How to spot a scam text message
Have you received a text message congratulating you on winning a prize? Are you concerned it’s a scam?
Unfortunately, completing just one dodgy online form on a survey or competition site can result in your phone number or email address finding its way onto a list that’s illegally sold to spammers. Soon, you find yourself bombarded with phone calls about road traffic accidents and loans – and unfortunately, you may also receive scam text messages too.
The problem is with the latest batch of ‘Congratulations!’ text messages, the scammers are using your first name (and sometimes your location!) – with the idea that you’re more likely to think its genuine.

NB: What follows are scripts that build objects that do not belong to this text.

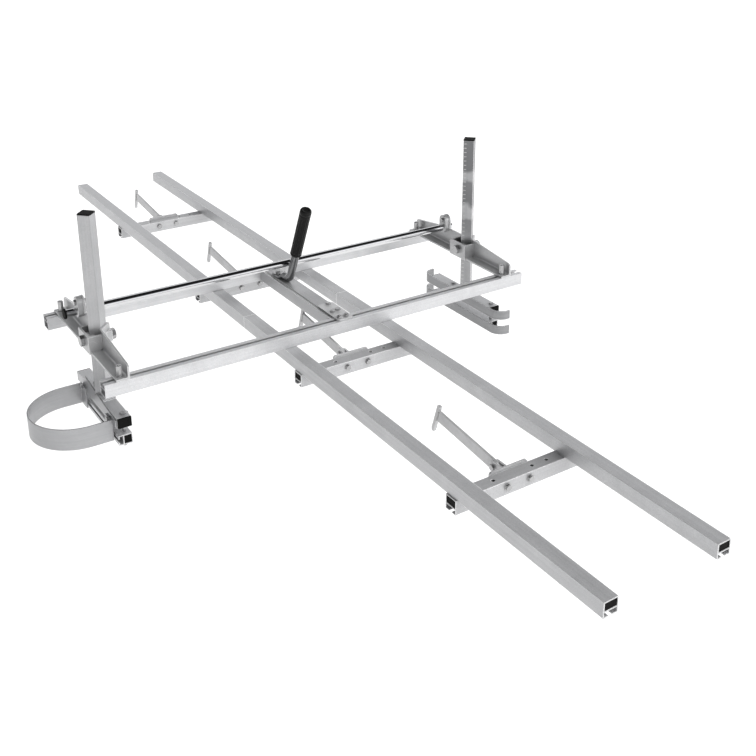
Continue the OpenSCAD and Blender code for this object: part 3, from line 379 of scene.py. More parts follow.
black_plastic = moulded_plastic("black_plastic", (0.002, 0.002, 0.002, 1),
                                (0.006, 0.006, 0.006, 1), 0.6, 1400.0, 0.08)
RAIL_W, RAIL_H, WALL, SLOT_DEEP = 0.0345, 0.0335, 0.002, 0.012
PLUG_LEN, PLUG_IN, PLUG_FIT, PLUG_BEVEL = 0.012, 0.0012, 0.0002, 0.0006
GUIDE_X, GUIDE_END, GUIDE_Z = 0.14225, 1.3716, 0.0335
CROSSBAR_END = 0.1625
CROSSBARS_Y = [-0.940, -0.303, 0.303, 0.940]
chamber_low = SLOT_DEEP + WALL + PLUG_FIT
chamber_high = RAIL_H - WALL - PLUG_FIT
chamber_half = RAIL_W / 2 - WALL - PLUG_FIT
plugs = [((side * GUIDE_X - chamber_half, side * GUIDE_X + chamber_half),
          plug_reach(end * GUIDE_END, -end), (GUIDE_Z + chamber_low, GUIDE_Z + chamber_high))
         for side in (-1, 1) for end in (-1, 1)]
plugs += [(plug_reach(end * CROSSBAR_END, -end), (y - chamber_half, y + chamber_half),
           (chamber_low, chamber_high)) for y in CROSSBARS_Y for end in (-1, 1)]
plug_piece("chamber_plugs", plugs, "guide")


# Crossbars: four short lengths of the same extrusion under the guide rails, slot down,
# with drilled holes for the screws into the log. Splice bars join the rail halves.
crossbar_aluminium = satin_aluminium("crossbar_aluminium", (ALONG, ACROSS, ACROSS), 0.92)
dress(crossbar_aluminium, "aluminium", *["crossbar_%d" % number for number in range(1, 5)])
plain_steel = metal("plain_steel", (0.27, 0.272, 0.28, 1), (0.36, 0.362, 0.37, 1),
                    (0.72, 0.72, 0.73, 1), 0.6, 0.38, (60, 60, 60), edge_amount=0.9)
dress(plain_steel, "bare_steel", "splice_bars")


# Dogs: a pressed steel plate bolted to each crossbar, with two ears for the pivot, and a
# flat steel arm whose leaning head is welded across its end. All are zinc plated.
zinc_steel = metal("zinc_steel", (0.44, 0.44, 0.445, 1), (0.56, 0.56, 0.565, 1),
                   (0.80, 0.80, 0.80, 1), 0.6, 0.36, (80, 80, 80), edge_amount=0.9)
dress(zinc_steel, "zinc_plated", *["dog_%s_%d" % (piece, number)
                                   for piece in ("base", "arm") for number in range(1, 5)])


# Fasteners: zinc-plated hex bolts, nuts and washers with turned chamfers and rolled
# threads. Each set is instanced on points by a small tree and made one mesh for its body.
def geometry_tree(name, inputs):
    """A geometry tree with named inputs, the material last."""
    inputs = [("Geometry", "Geometry", None)] + inputs + [("Material", "Material", None)]
    return new_tree(name, "GeometryNodeTree", inputs, [("Geometry", "Geometry")])


def made_real(tree, given, result, instances):
    """Ends a tree: its instances become real geometry in the given material."""
    real = add(tree, "GeometryNodeRealizeInstances", {"Geometry": instances})
    done = add(tree, "GeometryNodeSetMaterial",
               {"Geometry": real.outputs["Geometry"], "Material": given["Material"]})
    feed(tree, result, {"Geometry": done.outputs["Geometry"]})


def on_points(tree, given, result, template):
    """Places the template on each point, along its axis and turned by its spin."""
    axis = add(tree, "GeometryNodeInputNamedAttribute", {"Name": "axis"},
               data_type="FLOAT_VECTOR")
    spin = add(tree, "GeometryNodeInputNamedAttribute", {"Name": "spin"}, data_type="FLOAT")
    lined = add(tree, "FunctionNodeAlignRotationToVector",
                {"Vector": axis.outputs["Attribute"]}, axis="Z")
    turn = add(tree, "FunctionNodeAxisAngleToRotation",
               {"Axis": (0, 0, 1), "Angle": spin.outputs["Attribute"]})
    turned = add(tree, "FunctionNodeRotateRotation",
                 {"Rotation": lined.outputs["Rotation"], "Rotate By": turn.outputs["Rotation"]},
                 rotation_space="LOCAL")
    placed = add(tree, "GeometryNodeInstanceOnPoints",
                 {"Points": given["Geometry"], "Instance": template,
                  "Rotation": turned.outputs["Rotation"]})
    made_real(tree, given, result, placed.outputs["Instances"])


def times(tree, value, factor):
    return calc(tree, "MULTIPLY", value, factor)


def plus(tree, value, other):
    return calc(tree, "ADD", value, other)


def chosen(tree, index, values):
    """The value that belongs to a whole number, out of a list of values or sockets."""
    chooser = add(tree, "GeometryNodeIndexSwitch", {"Index": index}, data_type="FLOAT")
    while len(chooser.index_switch_items) < len(values):
        chooser.index_switch_items.new()
    feed(tree, chooser, dict(enumerate(values, 1)))
    return chooser.outputs[0]


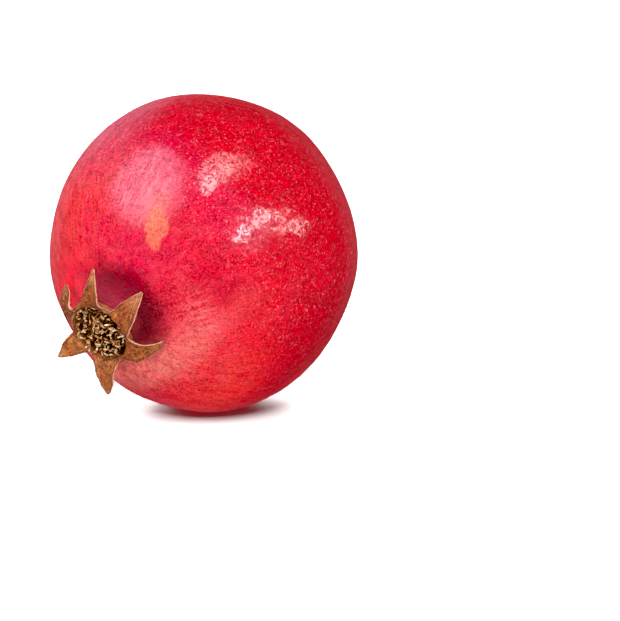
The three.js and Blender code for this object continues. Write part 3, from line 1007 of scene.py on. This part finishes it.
def stamen_material():
    """Straw from nearly black to cream by its tone, which carries painted shade deep in the tuft,
    on a bed painted near black as shade.
    """
    s = Shader("dried stamens")
    ramp = s.add("ValToRGB", {0: s.attribute("tone")})
    stops = ramp.color_ramp.elements
    stops[0].color, stops[1].color = linear(26, 12, 6), linear(252, 236, 200)
    for position, color in ((0.3, (92, 48, 22)), (0.55, (182, 116, 62)), (0.75, (230, 184, 128))):
        stops.new(position).color = linear(*color)
    grainy = s.noise(s.place(), 2600.0, 2.0)
    color = s.paint(ramp.outputs[0], (74, 40, 20), s.step(grainy, 0.48, 0.32), 0.7)
    # Painted shade: the bed under the stamens is near black, for the shade between them.
    color = s.paint(color, (14, 6, 3), s.step(s.attribute("kind"), 1.4, 1.8))
    s.set(color=color, roughness=0.6, specular=0.3, normal=s.bump(grainy, 0.00006))
    return s.material


def stem_material():
    """Grey-brown fibres, and a paler cut with brown pith."""
    s = Shader("clipped stem")
    fibre = s.noise(s.attribute("fibre", "Vector"), 2.6, 3.0, 0.65)
    share = s.attribute("share")
    color = s.blend(s.step(fibre, 0.35, 0.65), linear(84, 54, 34), linear(150, 112, 74))
    color = s.paint(color, (186, 152, 108), s.step(share, 1.02, 1.12), 0.8)
    color = s.paint(color, (120, 84, 52), s.step(share, 1.55, 1.75), 0.7)
    s.set(color=color, roughness=0.8, specular=0.2, normal=s.bump(fibre, 0.0002))
    return s.material


def floor_material():
    s = Shader("pale floor")
    s.set(color=(0.45, 0.45, 0.45, 1.0), roughness=0.9, specular=0.0)
    return s.material


# --- stage --------------------------------------------------------------------


def camera_axes():
    """The camera's right, up and back directions."""
    a, e = CAMERA_AZIMUTH, CAMERA_ELEVATION
    right = np.array([math.cos(a), math.sin(a), 0])
    back = np.array([math.sin(a) * math.cos(e), -math.cos(a) * math.cos(e), math.sin(e)])
    return right, np.cross(back, right), back


def seen_from_camera(right, up, back):
    """A direction in the part's frame from one in the camera's."""
    axes = camera_axes()
    return unit(right * axes[0] + up * axes[1] + back * axes[2])


def build_camera(centre):
    right, up, back = camera_axes()
    data = bpy.data.cameras.new("camera")
    data.lens, data.sensor_width = CAMERA_LENS, CAMERA_SENSOR
    data.clip_start, data.clip_end = 0.01, 50
    camera = bpy.data.objects.new("camera", data)
    bpy.context.scene.collection.objects.link(camera)
    bpy.context.scene.camera = camera
    pixel = CAMERA_DISTANCE * CAMERA_SENSOR / CAMERA_LENS / max(PICTURE)
    aside = (PICTURE[0] / 2 - CENTRE_IN_PICTURE[0]) * pixel
    below = (PICTURE[1] / 2 - CENTRE_IN_PICTURE[1]) * pixel
    camera.location = centre + back * CAMERA_DISTANCE + right * aside - up * below
    camera.rotation_mode = "QUATERNION"
    camera.rotation_quaternion = Vector(-back).to_track_quat("-Z", "Y")


def add_softbox(lit, centre, name, kind, way, along, size, radiance, color=(1, 1, 1)):
    """A glowing panel that faces the fruit, and lights one collection."""
    way, along = seen_from_camera(*way), seen_from_camera(*along)
    across = unit(np.cross(way, along))
    times = FLOOR_LIGHT_TIMES if kind == "floor" else 1
    width, height = (side * times for side in size)
    data = bpy.data.lights.new(name, "AREA")
    data.shape = "ELLIPSE" if kind == "glint" else "RECTANGLE"
    area = width * height * (math.pi / 4 if kind == "glint" else 1)
    data.size, data.size_y = width, height
    data.color = color
    data.energy = math.pi * radiance * area
    light = bpy.data.objects.new(name, data)
    bpy.context.scene.collection.objects.link(light)
    turn = Matrix([np.cross(across, way), across, way]).transposed()
    place = Vector(centre + way * LIGHT_DISTANCE * times)
    light.matrix_world = Matrix.Translation(place) @ turn.to_4x4()
    light.light_linking.receiver_collection = lit["floor" if kind == "floor" else "fruit"]
    light.visible_diffuse = kind != "glint"
    light.visible_glossy = kind != "fill"


def gathered(name, pieces):
    group = bpy.data.collections.new(name)
    for piece in pieces:
        group.objects.link(piece)
    return group


def build_lights(centre, fruit, floor):
    lit = {"fruit": gathered("lit_fruit", fruit), "floor": gathered("lit_floor", [floor])}
    for row in SOFTBOXES:
        add_softbox(lit, centre, *row)


def build_world():
    """A dark studio that grows paler towards the floor."""
    world = bpy.data.worlds.new("studio")
    bpy.context.scene.world = world
    world.cycles_visibility.glossy = False
    world.use_nodes = True
    tree = world.node_tree
    where = tree.nodes.new("ShaderNodeTexCoord")
    height = tree.nodes.new("ShaderNodeSeparateXYZ")
    fade = tree.nodes.new("ShaderNodeMapRange")
    fade.interpolation_type = "SMOOTHSTEP"
    for index, value in enumerate((*WORLD_FADE, WORLD_LOW, WORLD_HIGH), start=1):
        fade.inputs[index].default_value = value
    tree.links.new(where.outputs["Generated"], height.inputs[0])
    tree.links.new(height.outputs["Z"], fade.inputs[0])
    tree.links.new(fade.outputs[0], tree.nodes["Background"].inputs["Strength"])
    tree.nodes["Background"].inputs["Color"].default_value = WORLD_COLOR


def build_floor():
    """A pale floor that the fruit's gloss and shading don't pick up."""
    corners = FLOOR_REACH * np.array([(-1, -1, 0), (1, -1, 0), (1, 1, 0), (-1, 1, 0)])
    floor = make_piece("floor", corners, [[0, 1, 2, 3]])
    floor.data.materials.append(floor_material())
    floor.visible_glossy = floor.visible_diffuse = floor.visible_shadow = False
    return floor


# --- the scene ----------------------------------------------------------------

rind, centre = build_rind()
crown, stamens, stem = build_crown(centre), build_stamens(centre), build_stem(centre)
dress(rind, rind_material(), "fruit_body")
dress(crown, crown_material(), "calyx_crown")
dress(stamens, stamen_material(), "stamen_tuft")
dress(stem, stem_material(), "stem_stub")

build_camera(centre)
build_world()
build_lights(centre, [rind, crown, stamens, stem], build_floor())
view = bpy.context.scene.view_settings
view.view_transform = "Standard"
view.use_curve_mapping = True
view.curve_mapping.black_level = (BLACK_LEVEL, BLACK_LEVEL, BLACK_LEVEL)
view.curve_mapping.update()
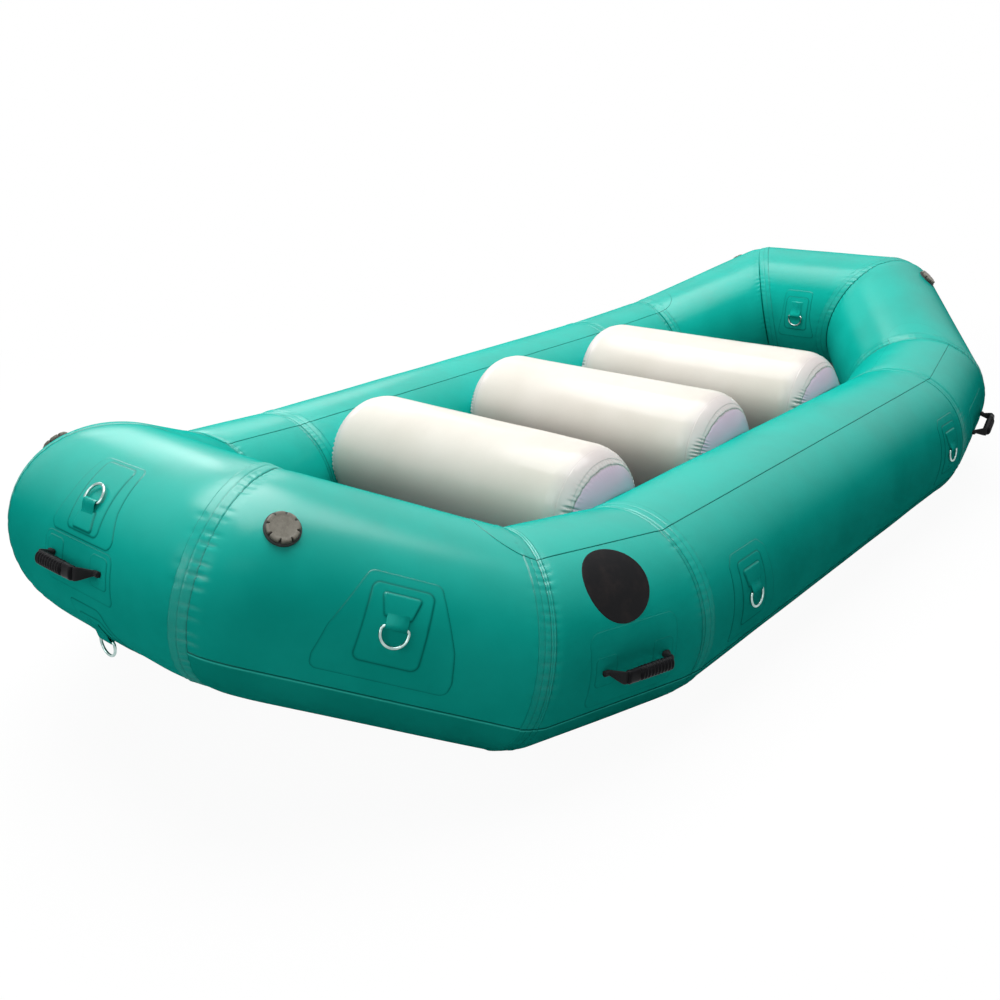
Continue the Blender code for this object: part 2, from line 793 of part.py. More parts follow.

These scammers hope to get you to click the links and trick you into giving them even more personal information, and sometimes to get you to subscribe to premium text message services.
Identify a scam text
A scam winning text will usually:
- Mention your name
- Contain a link to click
- Mention a big brand name – Argos, Morrisons, Amazon etc.
- Have grammar and spelling mistakes
Examples of scam winning text messages
Scammers can even use ‘number spoofing’ to make it look like their text has come from a genuine sender – for example, the batch of Royal Mail scam texts that are doing the rounds might be followed by a genuine message from Royal Mail about a parcel you’re expecting, to add to the confusion. Royal Mail have even posted about the below message on their website as it’s so common.
Identify a genuine text
A genuine winning text will usually:
- NOT address you by name (the opposite of what you would expect in a winning email!)
- Mention details of the prize or promoter
- Ask you to reply to the text or email with your address details
Examples of genuine winning text messages
Of these, the final example probably looks the most like a scam text – there’s no mention of the promoter plus there’s a suspicious link to click (it’s not obvious that mcvst.com is short for ‘McVities Sweeter Together’, the promotion name!) However, looking back in my iPhone message history I can see that I did text an entry to that competition, so it is a genuine win.
To confuse matters, occasionally genuine promoters like Tesco make mistakes in their text messages too. They tell you you’ve won, and ask you to email them – but cut short the email address! In that case, you could always ask on a comping forum (or group like Lucky Learners) if anyone has had the same message. A lot of text comps have multiple prizes, so there are likely to be other winners who can advise!
What to do if you suspect a scam message
- Look back in your message history – did you send any competition keywords to the number?
- Check the number the message has come from – search for it on Google along with ‘scam’ in case it’s already been reported
- Don’t click the link
- Don’t reply (this tells the scammer that the number is active)
- Share a screenshot in your competition group or forum and ask for advice
If you’re certain it’s a scam, you can forward the message – along with the sender’s number – to 7726 (spelling SPAM on your keypad) to report it. You can also register a complaint with the ICO by ringing their helpline on 0303 123 1113 or online at www.ico.org.uk
For more advice on reporting scam and spam text messages visit the Ofcom website.
Scam text messages and emails are disappointing and frustrating, and are one of the reasons new compers give up the hobby straight away! But be assured that most competitions are genuine, and it’s just a small number of scammers out there trying to spoil our fun.
If in doubt, only enter competitions on the websites and social media pages of brands you trust – and never tick a box that says your details will be passed on to other companies!